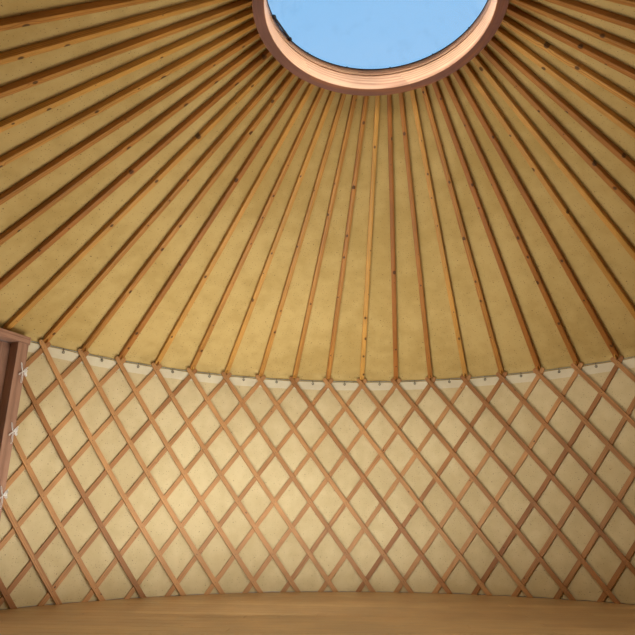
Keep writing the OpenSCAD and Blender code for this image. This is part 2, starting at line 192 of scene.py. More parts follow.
class Graph:
    """Short calls that lay nodes in a tree and feed them."""

    def __init__(self, tree: NodeTree) -> None:
        """Keeps the tree that the nodes go into."""
        self.tree = tree

    def feed(self, socket: NodeSocket, value: object) -> None:
        """Links a socket into an input, or writes a plain value there.

        Args:
            socket: the input.
            value: what goes into it; None leaves it alone.
        """
        if isinstance(value, NodeSocket):
            self.tree.links.new(value, socket)
        elif value is not None:
            socket.default_value = value

    def node(self, kind: str, *feeds: object, **settings: object) -> Node:
        """Adds a shader node.

        Args:
            kind: the node's type, without its ShaderNode prefix.
            feeds: what goes into the inputs, in their order.
            settings: the node's own properties.

        Returns:
            The node.
        """
        node = self.tree.nodes.new("ShaderNode" + kind)
        for name, value in settings.items():
            setattr(node, name, value)
        for socket, value in zip(node.inputs, feeds):
            self.feed(socket, value)
        return node

    def fill(self, node: Node, **feeds: object) -> Node:
        """Feeds a node's inputs by name.

        Args:
            node: the node.
            feeds: what goes into its inputs, with underscores for the spaces in their names.

        Returns:
            The node.
        """
        for name, value in feeds.items():
            self.feed(node.inputs[name.replace("_", " ")], value)
        return node

    def math(self, operation: str, *values: object) -> NodeSocket:
        """A Math node's result."""
        return self.node("Math", *values, operation=operation).outputs[0]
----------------
* **YOUR INSTRUCTIONS**: Restate word for word only the lines running from the beginning of the data to the line holding "plain value there.", both included.

* **ANSWER TO THIS TASK**:
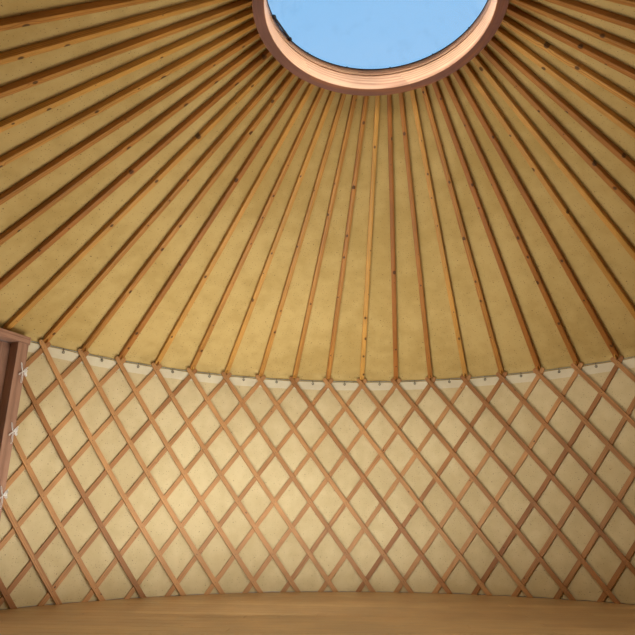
Keep writing the OpenSCAD and Blender code for this image. This is part 2, starting at line 192 of scene.py. More parts follow.
class Graph:
    """Short calls that lay nodes in a tree and feed them."""

    def __init__(self, tree: NodeTree) -> None:
        """Keeps the tree that the nodes go into."""
        self.tree = tree

    def feed(self, socket: NodeSocket, value: object) -> None:
        """Links a socket into an input, or writes a plain value there.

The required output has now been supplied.